Подобно всем городам Испанской Америки, Кильота выстроена весьма правильно, квадратом, имеющим в стороне около 2 верст, в центре которого большая площадь с главной церковью. Места, принадлежащие домам, весьма обширны, так что иногда целый квартал принадлежит одному. Самую малую часть этого пространства занимает двор, остальное – сад. Несколько домов каменные, но большая часть мазаные. Вид домов с улиц чрезвычайно угрюмый, обыкновенно имеют они не более одного окна, с решеткой. Улицы весьма пусты. Лавки, которых мы видели немало, хорошо снабжены; церквей три, они еще не успели оправиться после ужасного землетрясения, бывшего в 1823 году. Пульперий, в которых бы пели и танцевали, подобно как в Альмендрале, мы здесь искали тщетно. Может быть, причиной тому Страстная неделя; но в одном доме удалось нам слышать игру, и весьма недурную, на фортепиано.

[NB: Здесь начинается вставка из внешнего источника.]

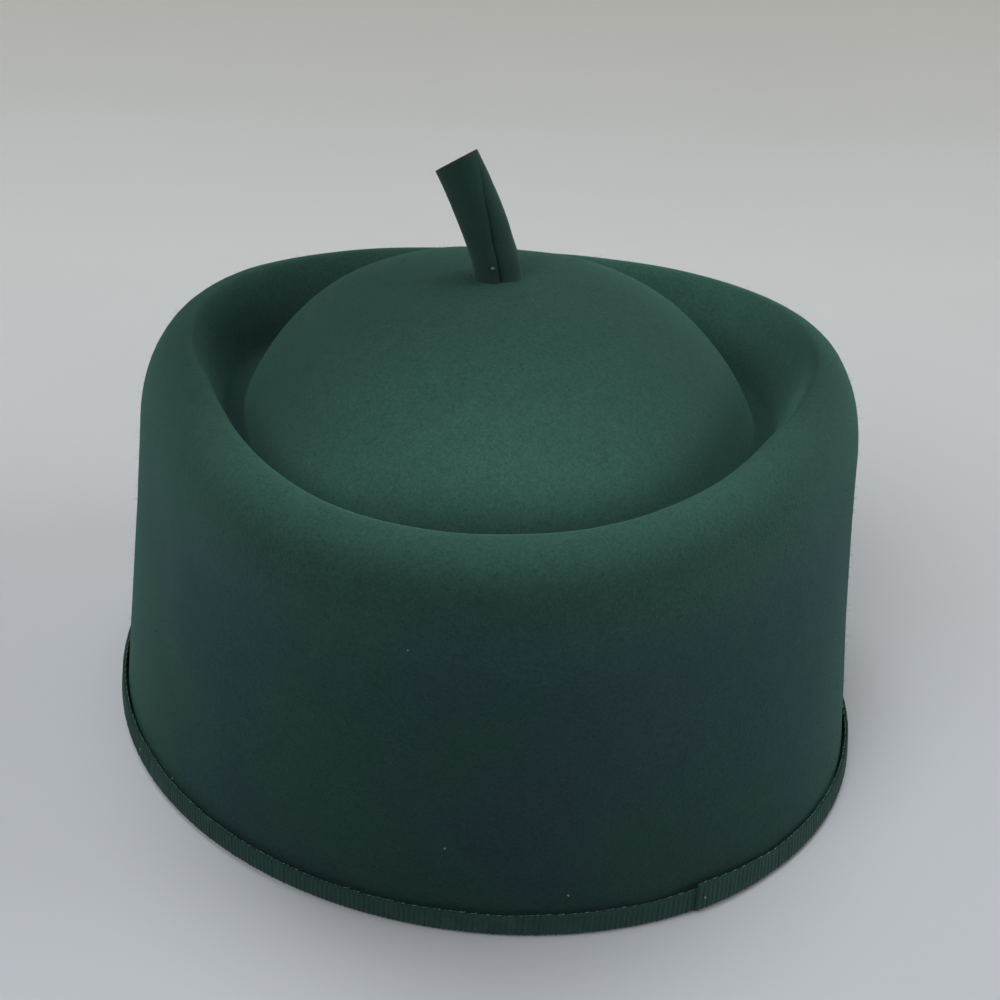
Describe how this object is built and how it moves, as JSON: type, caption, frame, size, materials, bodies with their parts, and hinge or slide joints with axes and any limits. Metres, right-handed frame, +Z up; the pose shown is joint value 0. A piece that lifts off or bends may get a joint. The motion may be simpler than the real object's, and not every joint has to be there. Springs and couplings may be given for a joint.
{
  "type": "prayer cap",
  "caption": "Brimless blocked felt cap with a rounded rim, a moat round a domed top, a short leaning felt stem and a ribbon-bound lower edge.",
  "frame": {"origin": "on the surface it rests on, under the middle of the cap's box", "axes": "+Z up, the wearer's front towards -Y, the stem leans towards -X"},
  "size_m": [0.1934, 0.1932, 0.1442],
  "materials": {
    "felt": "dark green wool felt, short matt nap",
    "ribbon": "dark green ribbed ribbon, matt",
    "stem_felt": "darker green wool felt, cut edges bare"
  },
  "bodies": {
    "root": {"crown": "felt", "edge_ribbon": "ribbon", "stem": "stem_felt"}
  },
  "joints": []
}
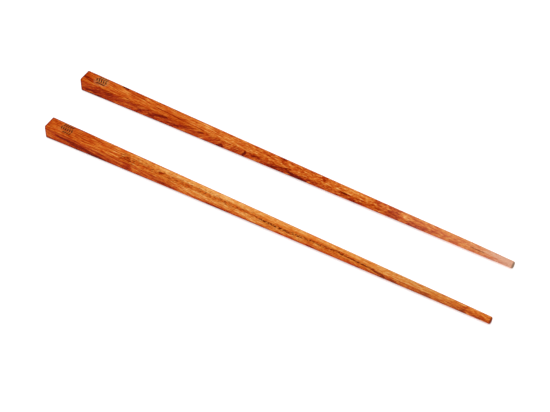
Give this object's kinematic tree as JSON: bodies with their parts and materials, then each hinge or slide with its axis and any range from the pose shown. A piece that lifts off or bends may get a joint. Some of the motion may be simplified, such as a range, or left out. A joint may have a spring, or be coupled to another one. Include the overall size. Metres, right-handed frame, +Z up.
{
  "type": "pair of wooden chopsticks",
  "caption": "Pair of plain hardwood chopsticks, square at the head and tapering to a round tip, lying side by side.",
  "frame": {"origin": "centre of the pair's bounding box, on the surface that the sticks lie on", "axes": "+X along the sticks, from the heads to the tips, +Y from the front stick to the rear stick, +Z up"},
  "size_m": [0.2446, 0.0452, 0.008],
  "materials": {
    "rear_wood": "figured red-orange hardwood, oiled to a soft gloss, its tip worn pale",
    "front_wood": "straight-grained orange hardwood with dark pore lines, oiled to a soft gloss"
  },
  "bodies": {
    "root": {"rear_chopstick": "rear_wood", "front_chopstick": "front_wood"}
  },
  "joints": []
}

Обратный путь начали мы довольно бодро; но, плохо еще оправившиеся от усталости первого дня, и кони и ездоки скоро увидели дурной расчет пускаться в дорогу в самую жаркую пору. Ни малейшее дуновение ветерка не охлаждало знойного воздуха; солнечные лучи, отражаясь от белого камня или песка, палили нас, как будто от зажигательного зеркала; тени не было вовсе. Переправившись через горы, окаймляющие Кильотскую долину с юга, спустились мы в городок Лимачу, где необходимо было сделать привал. Нам указали дом англичанина, принимающего гостей за деньги, который, однако, не расположен был принять нас и, отговорившись болезнью, велел нам указать другой дом; отсюда отправили нас далее, потом еще далее, и так до конца города; оттуда стали нам указывать назад, и мы, изъездив все местечко, насилу нашли приют, где могли покормить лошадей и отдохнуть сами. Скромная трапеза, состоявшая из хлеба, сыра, арбузов, яблок и чистой воды, нас освежила. В продолжение ее имели мы развлечение совсем нового для нас рода: на улице раздался треск, и ужасная пыль наполнила воздух. Первая наша мысль была о землетрясении. Однако вместо того, чтобы броситься из дому с криком, хозяева подошли только к дверям, пожали плечами и принялись за свои дела. «Что это такое?» – спрашивали мы. «Ничего, дом соседа развалился». Это здесь случается часто: чилийские карточные домики как легко строятся, так же легко и разваливаются.